Vichy a tablé sur la mise en commun avec ses voisins en s'engageant dans la création du pôle métropolitain Clermont Vichy Auvergne, avec 11 autres intercommunalités. La naissance de la grande région Auvergne-Rhône-Alpes a rendu "plus facile la coordination de nos intercommunalités", souligne Frédéric Aguilera, également président du pôle métropolitain. Avant nous n'en voyions pas l'utilité, aujourd'hui, nous n'avons pas le choix, reconnaît-il. Si nous ne discutions pas entre nous, nous étions morts. Nous devions nous fédérer pour être entendus".

"La stratégie de Vichy est la bonne, salue Jean-Charles Édouard, professeur au Centre d'études et de recherches appliquées au Massif central, à la moyenne montagne et aux espaces fragiles (CERAMAC) de l'université de Clermont Auvergne. Cette ville valorise son patrimoine, tout en jouant la carte de l'intégration économique dans la métropole clermontoise."
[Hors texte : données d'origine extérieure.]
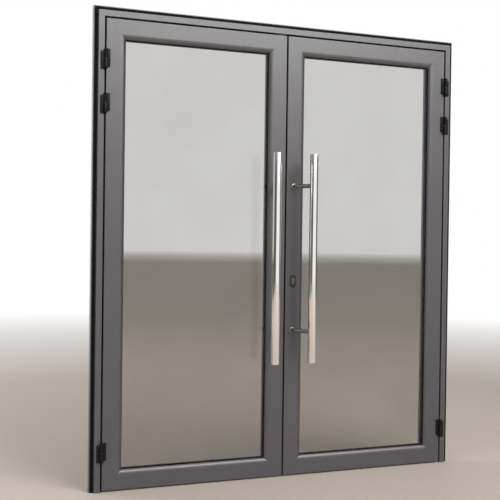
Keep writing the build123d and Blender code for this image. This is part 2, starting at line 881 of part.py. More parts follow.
    with BuildPart() as pull_bolts:
        post_places = [(side * post_x, height) for height in post_heights]
        round_in(-pull_bolt_depth, depth, post_places, pull_bolt_radius)
        round_in(depth, depth + pull_bolt_head_height, post_places, pull_bolt_head_radius)
        chamfer(faces().group_by(Axis.Y)[-1].edges(), edge_chamfer)
    save(pull_bolts, f"{name}_pull_bolts")

# Strike plate on the left leaf's meeting edge, across the gap from the lock's face plate
with BuildPart() as strike_plate:
    with BuildSketch(Plane.YZ.offset(-meeting_edge)):
        with Locations((lock_centre, strike_centre)):
            RectangleRounded(lock_plate_width, strike_length, edge_radius)
            Rectangle(
                lock_case_thickness - 2 * lock_case_wall + strike_room, bolt_height + strike_room, mode=CUT
            )
    extrude(amount=lock_plate_thickness)
    for head in edge_screws["left"][:2]:
        plate_screw(head, Vector(LEFT, 0, 0), CUT)
save(strike_plate, "strike_plate")

# Flush bolts: a case behind a face plate, and a rod with a thumb piece that slides in it
with BuildPart() as flush_bolt_cases:
    for up, centre in flush_centres.items():
        half_width = flush_case_width / 2
        slab(
            lock_centre - half_width,
            lock_centre + half_width,
            -meeting_edge - flush_case_depth,
            centre - flush_case_length / 2,
            -meeting_edge,
            centre + flush_case_length / 2,
        )
        with BuildSketch(Plane.YZ.offset(-meeting_edge)):
            with Locations((lock_centre, centre)):
                RectangleRounded(flush_plate_width, flush_plate_length, edge_radius)
        extrude(amount=lock_plate_thickness)
        place = [(-flush_x, lock_centre)]
        slot_half = thumb_width / 2 + slide_clearance
        low, high = sorted((flush_thumb_middles[up], flush_thumb_middles[up] + up * flush_throw))
        slab(
            lock_centre - slot_half,
            lock_centre + slot_half,
            -flush_x,
            low - thumb_height / 2 - overcut,
            0,
            high + thumb_height / 2 + overcut,
            CUT,
        )
        rod_radius = flush_rod_radius + running_clearance
        round_up(centre - flush_case_length, centre + flush_case_length, place, rod_radius, CUT)
    for head in edge_screws["left"][2:]:
        plate_screw(head, Vector(LEFT, 0, 0), CUT)
save(flush_bolt_cases, "flush_bolt_cases")

for up, label in ((1, "top_flush_bolt"), (-1, "bottom_flush_bolt")):
    with BuildPart() as flush_bolt:
        middle = flush_thumb_middles[up]
        tip = flush_ends[up] - up * flush_rest_inset
        round_up(middle - up * thumb_height, tip, [(-flush_x, lock_centre)], flush_rod_radius)
        chamfer(faces().sort_by(Axis.Z)[-1 if up > 0 else 0].edges(), edge_chamfer)
        slab(
            lock_centre - thumb_width / 2,
            lock_centre + thumb_width / 2,
            -flush_x,
            middle - thumb_height / 2,
            -meeting_edge + lock_plate_thickness - thumb_inset,
            middle + thumb_height / 2,
        )
    save(flush_bolt, label)

# Lock: a case behind a face plate, its bolt and the cylinder that drives it
with BuildPart() as lock_case:
    half_case = lock_case_thickness / 2
    case_low = lock_plate_centre - lock_case_length / 2
    case_high = lock_plate_centre + lock_case_length / 2
    case_end = meeting_edge + lock_case_depth
    slab(lock_centre - half_case, lock_centre + half_case, meeting_edge, case_low, case_end, case_high)
    slab(
        lock_centre - half_case + lock_case_wall,
        lock_centre + half_case - lock_case_wall,
        meeting_edge + lock_case_wall,
        case_low + lock_case_wall,
        case_end - lock_case_wall,
        case_high - lock_case_wall,
        CUT,
    )
    bolt_half = lock_case_thickness / 2 - lock_case_wall
    slab(
        lock_centre - bolt_half,
        lock_centre + bolt_half,
        meeting_edge - overcut,
        bolt_low - slide_clearance,
        meeting_edge + 2 * lock_case_wall,
        bolt_low + bolt_height + slide_clearance,
        CUT,
    )
    euro_hole(0, depth, slide_clearance)
    screw_place = [(lock_centre, lock_height - cylinder_tail_drop)]
    hole_ends = (meeting_edge - overcut, meeting_edge + lock_case_wall + overcut)
    round_across(*hole_ends, screw_place, cylinder_screw_radius + slide_clearance, CUT)
save(lock_case, "lock_case")

with BuildPart() as lock_face_plate:
    with BuildSketch(Plane.YZ.offset(meeting_edge - lock_plate_thickness)):
        with Locations((lock_centre, lock_plate_centre)):
            RectangleRounded(lock_plate_width, lock_plate_length, edge_radius)
        with Locations((lock_centre, strike_centre)):
            Rectangle(2 * bolt_half, bolt_height + 2 * slide_clearance, mode=CUT)
        with Locations((lock_centre, lock_height - cylinder_tail_drop)):
            Circle(cylinder_screw_radius + slide_clearance, mode=CUT)
    extrude(amount=lock_plate_thickness)
    for head in edge_screws["right"]:
        plate_screw(head, Vector(RIGHT, 0, 0), CUT)
save(lock_face_plate, "lock_face_plate")

with BuildPart() as deadbolt:
    bolt_from = meeting_edge - lock_plate_thickness + bolt_inset
    slab(
        lock_centre - bolt_half + slide_clearance,
        lock_centre + bolt_half - slide_clearance,
        bolt_from,
        bolt_low,
        bolt_from + bolt_throw + bolt_held,
        bolt_low + bolt_height,
    )
    fillet(edges().filter_by(Axis.Z).group_by(Axis.X)[0], radius=edge_radius)
save(deadbolt, "deadbolt")

with BuildPart() as lock_cylinder:
    with BuildSketch(upright(-cylinder_proud)):
        euro_profile()
    extrude(amount=-(depth + 2 * cylinder_proud))
    plug_place = [(lock_x, lock_height)]
    round_in(-cylinder_proud, depth + cylinder_proud, plug_place, plug_radius + running_clearance, CUT)
    bridge_top = lock_height - cylinder_tail_drop - cylinder_tail_width / 2 + bridge_height
    slab(
        lock_centre - cam_gap / 2,
        lock_centre + cam_gap / 2,
        lock_x - cylinder_radius - overcut,
        bridge_top,
        lock_x + cylinder_radius + overcut,
        lock_height + cylinder_radius + overcut,
        CUT,
    )
    screw_place = [(lock_centre, lock_height - cylinder_tail_drop)]
    hole_ends = (lock_x - cylinder_tail_width, lock_x + cylinder_tail_width)
    round_across(*hole_ends, screw_place, cylinder_screw_radius, CUT)
save(lock_cylinder, "lock_cylinder")

with BuildPart() as cylinder_plug:
    round_in(-cylinder_proud, depth + cylinder_proud, [(lock_x, lock_height)], plug_radius)
    slab(
        -cylinder_proud,
        -cylinder_proud + key_slot_depth,
        lock_x - key_slot_width / 2,
        lock_height - key_slot_height / 2,
        lock_x + key_slot_width / 2,
        lock_height + key_slot_height / 2,
        CUT,
    )
    cam_from = lock_centre - cam_width / 2
    cam_to = lock_centre + cam_width / 2
    round_in(cam_from, cam_to, [(lock_x, lock_height)], cylinder_radius)
    slab(
        cam_from,
        cam_to,
        lock_x - cam_nose / 2,
        lock_height,
        lock_x + cam_nose / 2,
        lock_height + cam_radius - cam_clearance,
    )
save(cylinder_plug, "cylinder_plug")

with BuildPart() as thumb_turn:
    turn_from = depth + cylinder_proud
    round_in(turn_from, turn_from + turn_neck, [(lock_x, lock_height)], plug_radius)
    with BuildSketch(upright(turn_from + turn_neck)):
        with Locations((lock_x, lock_height)):
            SlotOverall(turn_width, turn_thickness, rotation=90)
    extrude(amount=-turn_length)
    fillet(faces().sort_by(Axis.Y)[-1].edges(), radius=edge_radius)
save(thumb_turn, "thumb_turn")

with BuildPart() as lock_escutcheons:
    for y0, y1 in ((-escutcheon_thickness, 0), (depth, depth + escutcheon_thickness)):
        with BuildSketch(upright(y0)):
            with Locations((lock_x, lock_height - escutcheon_drop)):
                Ellipse(escutcheon_width / 2, escutcheon_length / 2)
        extrude(amount=-(y1 - y0))
    hole_ends = (-escutcheon_thickness - overcut, depth + escutcheon_thickness + overcut)
    euro_hole(*hole_ends, slide_clearance)
save(lock_escutcheons, "lock_escutcheons")

with BuildPart() as cylinder_screw:
    screw_place = [(lock_centre, lock_height - cylinder_tail_drop)]
    screw_from = meeting_edge - lock_plate_thickness
    round_across(screw_from, screw_from + cylinder_screw_length, screw_place, cylinder_screw_radius)
save(cylinder_screw, "cylinder_screw")
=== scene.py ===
"""The looks of the double-leaf glass entrance door: finishes, dressed pieces, floor, lamps and camera."""
import json
import logging
import math
from contextlib import contextmanager
from dataclasses import dataclass
from enum import Enum
from typing import Callable, ClassVar, Iterator, Sequence

import bpy
from mathutils import Matrix, Vector


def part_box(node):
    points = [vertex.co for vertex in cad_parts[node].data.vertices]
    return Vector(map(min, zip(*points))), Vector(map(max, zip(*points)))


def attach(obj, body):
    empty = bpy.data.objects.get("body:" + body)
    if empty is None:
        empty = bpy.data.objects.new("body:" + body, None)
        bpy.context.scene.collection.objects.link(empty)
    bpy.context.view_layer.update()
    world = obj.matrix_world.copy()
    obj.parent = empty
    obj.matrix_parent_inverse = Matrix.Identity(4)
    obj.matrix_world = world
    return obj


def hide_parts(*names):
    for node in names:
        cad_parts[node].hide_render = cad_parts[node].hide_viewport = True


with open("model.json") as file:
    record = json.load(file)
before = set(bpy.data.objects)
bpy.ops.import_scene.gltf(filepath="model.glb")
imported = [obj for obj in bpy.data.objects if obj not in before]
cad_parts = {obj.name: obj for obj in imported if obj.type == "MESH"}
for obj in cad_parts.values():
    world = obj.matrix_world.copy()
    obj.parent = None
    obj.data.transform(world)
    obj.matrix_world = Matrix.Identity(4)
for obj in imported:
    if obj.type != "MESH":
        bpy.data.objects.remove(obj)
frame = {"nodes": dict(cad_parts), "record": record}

log = logging.getLogger("entrance_door")

Colour = tuple[float, float, float]
Span = tuple[float, float]
Outline = tuple[tuple[float, float], ...]
Point = tuple[float, float, float] | Vector
Corners = tuple[Vector, Vector]
Piece = bpy.types.Object
Socket = bpy.types.NodeSocket
Choice = Callable[[Vector, Vector], bool]

MM = 0.001

# The shares of a noise's range that a finish spreads over its own
WHOLE: Span = (0.0, 1.0)
MIDDLE: Span = (0.3, 0.7)
CORE: Span = (0.35, 0.65)

SIDES = (("left", -1), ("right", 1))


def outline_at(radius: float, rise: float, steps: Outline) -> list[tuple[float, float]]:
    """Points of a turned outline, given in millimetres from one radius and height."""
    return [(radius + across * MM, rise + up * MM) for across, up in steps]


def corners(node: str) -> Corners:
    """The lowest and highest corners of a CAD node, in metres."""
    low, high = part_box(node)
    return Vector(low), Vector(high)


class Grain(Enum):
    """How a metal was brushed, as lumps of noise in a metre along X, Y and Z."""

    ALONG_Z = (2600.0, 2600.0, 6.0)
    NONE = (700.0, 700.0, 700.0)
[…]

La grande région a aussi eu un effet dans l'esprit de ses habitants. Depuis trois ans, la clientèle lyonnaise est devenue plus importante que la clientèle parisienne, pour la première fois, souligne Frédéric Aguilera, qui explique ce mouvement par une curiosité pour découvrir la nouvelle région. "Les villes moyennes doivent partir de leurs propres forces, en ayant conscience que la proximité d'une dynamique métropolitaine est un atout", ajoute Jean-Charles Édouard.